PWR 2HLA: Decoding Academic Persuasion: How Researchers Convince Audiences
What does it mean to speak or write in an “academic” way? In any field we may enter, we will use language to demonstrate our learning, build knowledge, and share insights with broader audiences. However, academic language can feel at times peculiar or impenetrable. Each discipline has its own conventions, vocabulary, and ways of investigating problems and interpreting evidence. Students and researchers must learn these discursive practices to understand and contribute to their disciplines. But to convince interdisciplinary collaborators, funders and general audiences of the value of their work, they also need flexibility to move from discipline-specific to more popular academic modes of expression. This course explores these communicative demands and strategies to handle them.
A goal of the course is to demystify general conventions of academic writing and speaking to help you navigate future writing situations and build communication confidence. Readings will include studies that explore communication practices in disciplinary and professional settings, and the ways scholars use language to represent their work and relate to others. For your research project, you have flexibility to choose a topic you are connected to that intersects with communication or rhetoric. Examples of student projects include but are not limited to: What rhetorical strategies do media organizations use to shape views on climate change? Why did the CDC’s concussion awareness campaign fail to reduce concussion rates? How do AI research articles produced by academic institutions, private research labs, and company product developers compare in terms of structure and style? How do Christians hear from God and verify their experiences? What makes philosophy writing bad and how can we fix it?

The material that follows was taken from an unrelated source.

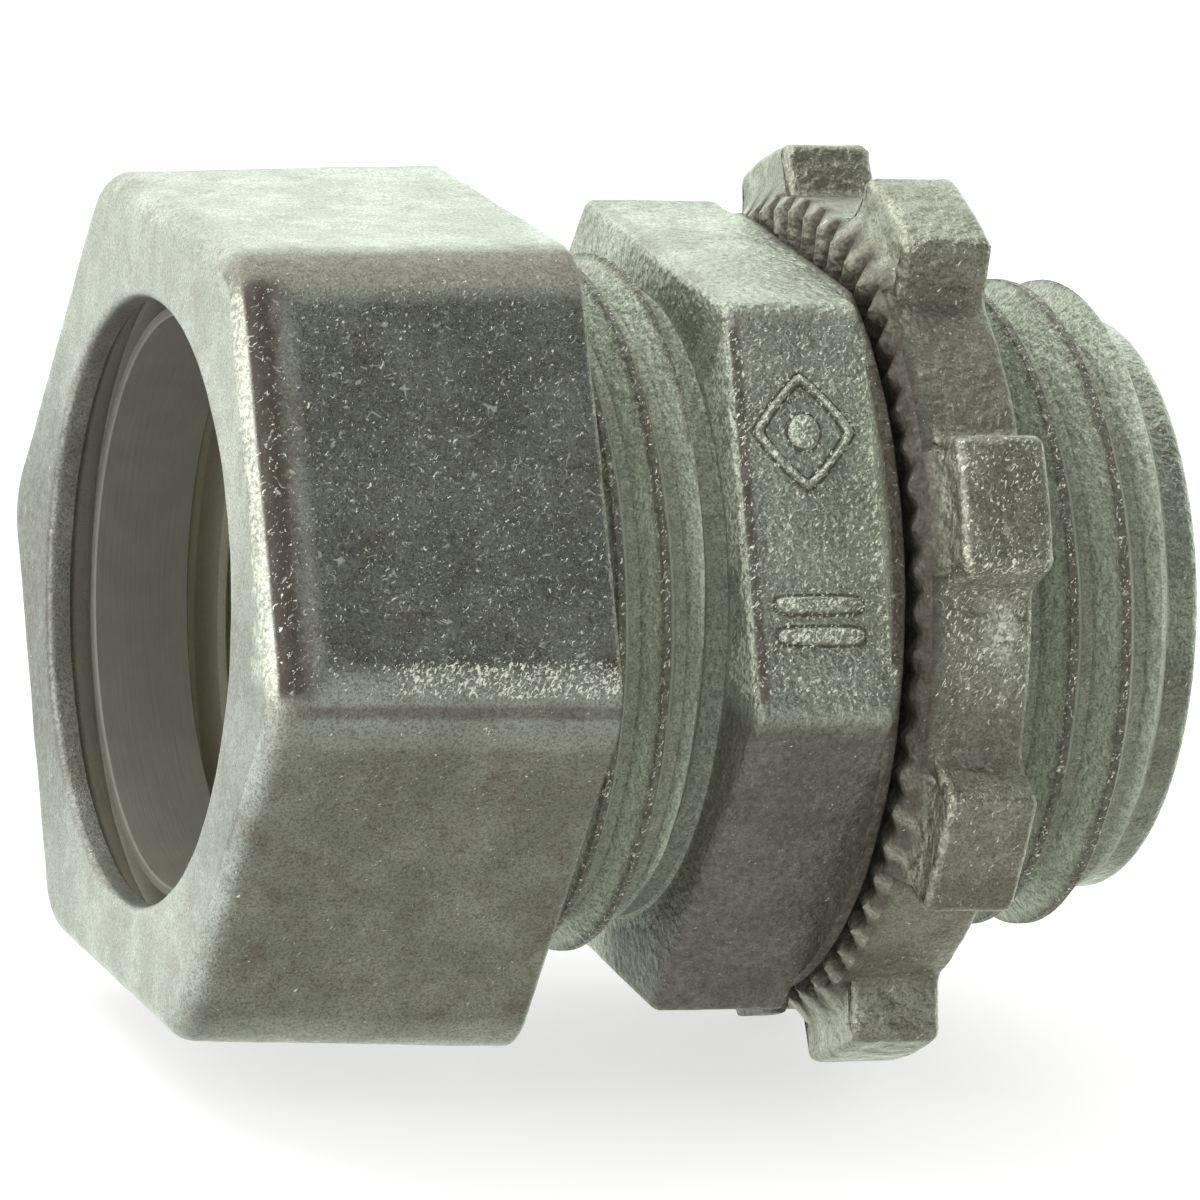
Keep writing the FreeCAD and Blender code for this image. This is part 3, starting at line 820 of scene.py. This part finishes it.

(5-minute live oral presentation; written text of 900-1200 words) Introduce the class to a communication problem or issue you would like to explore, the lens or framework you will use to guide your inquiry and/or interpret your findings, and why your question is important.
Written Research-Based Argument
(3000-3600 words; 10-12 pages) Present your findings and advance a particular point of view, drawing from your primary and secondary research, and being careful to acknowledge limitations and respond to alternative viewpoints. With the support of class activities and peer review, attend not only to scholarly writing conventions and the use of sound reasoning and evidence, but also on making your ideas accessible to a diverse and curious audience.
Delivery of Research
(10 minute live oral presentation with appropriate multimedia support + Q&A) Translate your WRBA into an oral presentation, in which you tell the story of your research and highlight key findings or contributions. Illuminate your argument through the logical presentation of your ideas, and through your voice, body language, style, and audio-visual aids.
(Research vlog and annotated bibliography) To facilitate your reading and synthesis of the literature on your project and develop your speaking skills, you will create a mini-series of 1-2 minute video journal entries, in which you will reflect on your research process or discuss one of your sources. Your vlogs will be complemented by an annotated bibliography with 5 sources.